> [Short task]: Print the lines of the data, starting with the first, up to and including the line where "RELIEF, GROOVE = panel_relief()" appears.

> [Dataset extract]:

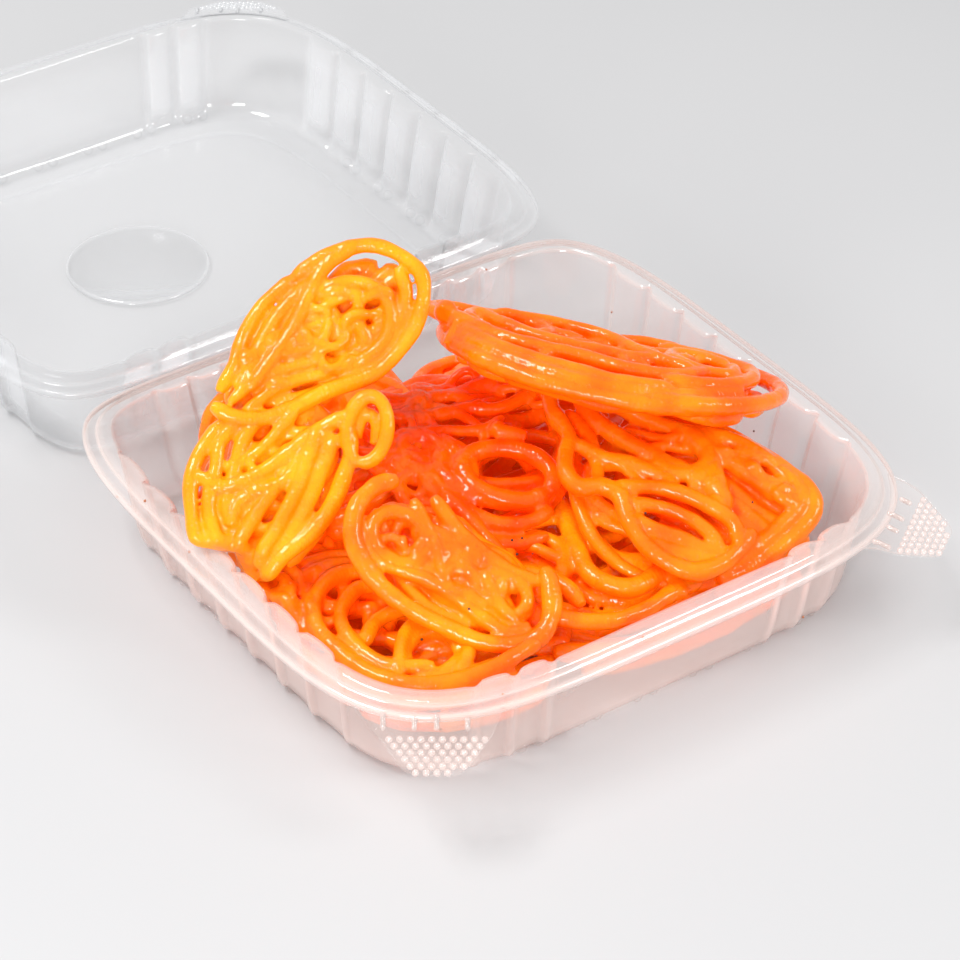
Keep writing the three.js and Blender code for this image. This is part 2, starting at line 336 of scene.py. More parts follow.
def panel_relief():
    """How far the wall stands inwards at each heading, in mm: panels bow, grooves don't."""
    on_side = np.abs(RIM_X) / RIM_HALF > np.abs(RIM_Y) / RIM_FRONT
    relief = np.zeros(len(HEADING))
    groove = np.zeros(len(HEADING))
    for stops, along, where in ((SIDE_GROOVES, RIM_Y, on_side),
                                (END_GROOVES, RIM_X, ~on_side)):
        for low, high in zip(stops[:-1], stops[1:]):
            middle = (along - (low + high) / 2) / ((high - low) / 2)
            bow = np.clip(1 - middle ** 2, 0, 1) ** 0.6
            depth = PANEL_BOW if high - low < 40 else 0.8
            relief = np.where(where, np.maximum(relief, depth * bow), relief)
        for stop in stops:
            groove = np.where(where, np.maximum(groove, groove_profile(along - stop)),
                              groove)
    return relief * (1 - groove) - 1.0 * groove, groove


RELIEF, GROOVE = panel_relief()

# %% [markdown]
# ## The piped strand
#
# A cook holds the bag over hot oil and draws: a rim first, then long runs and small
# loops across it until the middle is closed. So each swirl here is a flat drawing in its own
# plane. u runs along it and v across it, both from -1 to 1 at its edge. A `hatch`, laid to
# and fro, and a `lace` of loops fill the body of the swirl by formula. On top lie the strokes
# that give each swirl its own face: `run` is a smooth line through a few points, `loop` is a
# stretch of an ellipse and `scribble` wanders in small loops as a quick hand does.

# %% Strokes
STRAND = 4.5                 # mm across, where the bag was squeezed evenly
STEP = 0.8                   # mm between points along a strand
WALL_SOFT = 0.12             # the last share of the way to the wall, where strands close up


def run(*points, thick=1.0, lift=1.5):
    """A smooth stroke through (u, v) points, rising to `lift` mm above the plane."""
    stops = np.array(points, float)
    ends = np.vstack([2 * stops[0] - stops[1], stops, 2 * stops[-1] - stops[-2]])
    drawn = []
    for k in range(1, len(ends) - 2):
        before, here, there, after = ends[k - 1:k + 3]
        t = np.linspace(0, 1, 24, endpoint=False)[:, None]
        drawn.append(0.5 * (2 * here + (there - before) * t
                            + (2 * before - 5 * here + 4 * there - after) * t ** 2
                            + (3 * here - before - 3 * there + after) * t ** 3))
    path = np.vstack(drawn + [stops[-1:]])
    return path[:, 0], path[:, 1], lift, thick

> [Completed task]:
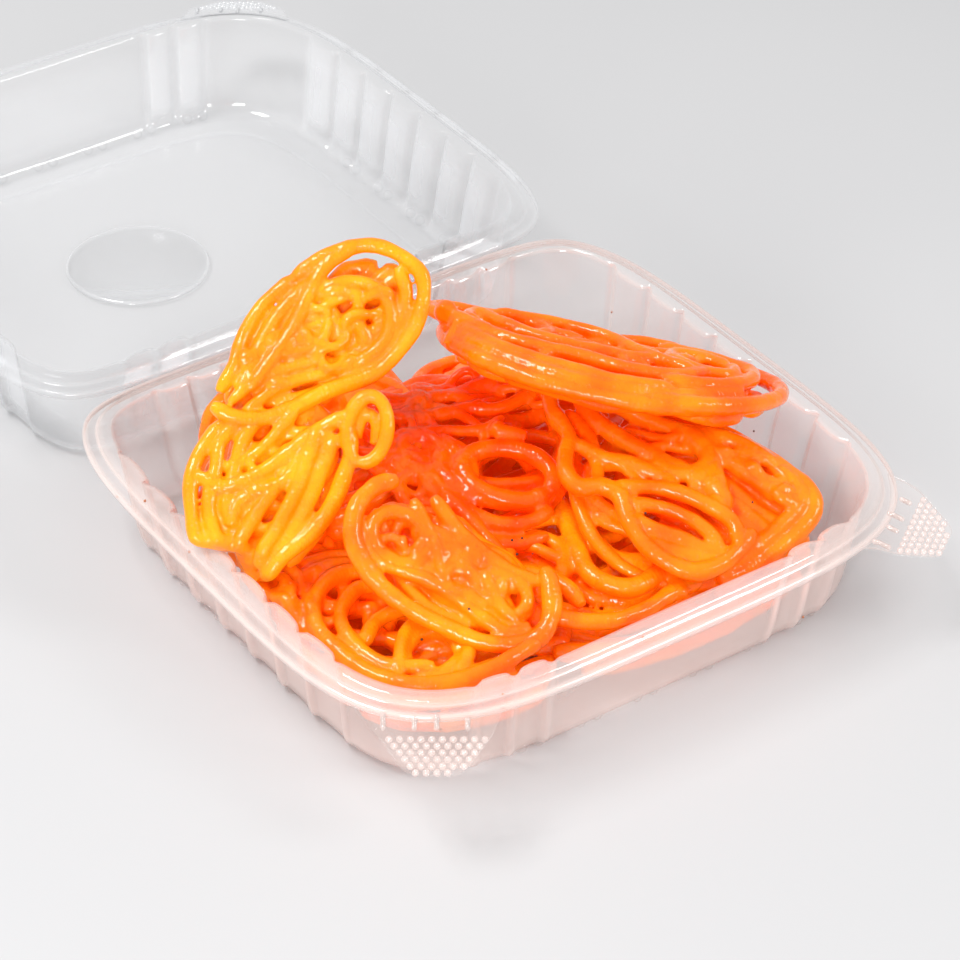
Keep writing the three.js and Blender code for this image. This is part 2, starting at line 336 of scene.py. More parts follow.
def panel_relief():
    """How far the wall stands inwards at each heading, in mm: panels bow, grooves don't."""
    on_side = np.abs(RIM_X) / RIM_HALF > np.abs(RIM_Y) / RIM_FRONT
    relief = np.zeros(len(HEADING))
    groove = np.zeros(len(HEADING))
    for stops, along, where in ((SIDE_GROOVES, RIM_Y, on_side),
                                (END_GROOVES, RIM_X, ~on_side)):
        for low, high in zip(stops[:-1], stops[1:]):
            middle = (along - (low + high) / 2) / ((high - low) / 2)
            bow = np.clip(1 - middle ** 2, 0, 1) ** 0.6
            depth = PANEL_BOW if high - low < 40 else 0.8
            relief = np.where(where, np.maximum(relief, depth * bow), relief)
        for stop in stops:
            groove = np.where(where, np.maximum(groove, groove_profile(along - stop)),
                              groove)
    return relief * (1 - groove) - 1.0 * groove, groove


RELIEF, GROOVE = panel_relief()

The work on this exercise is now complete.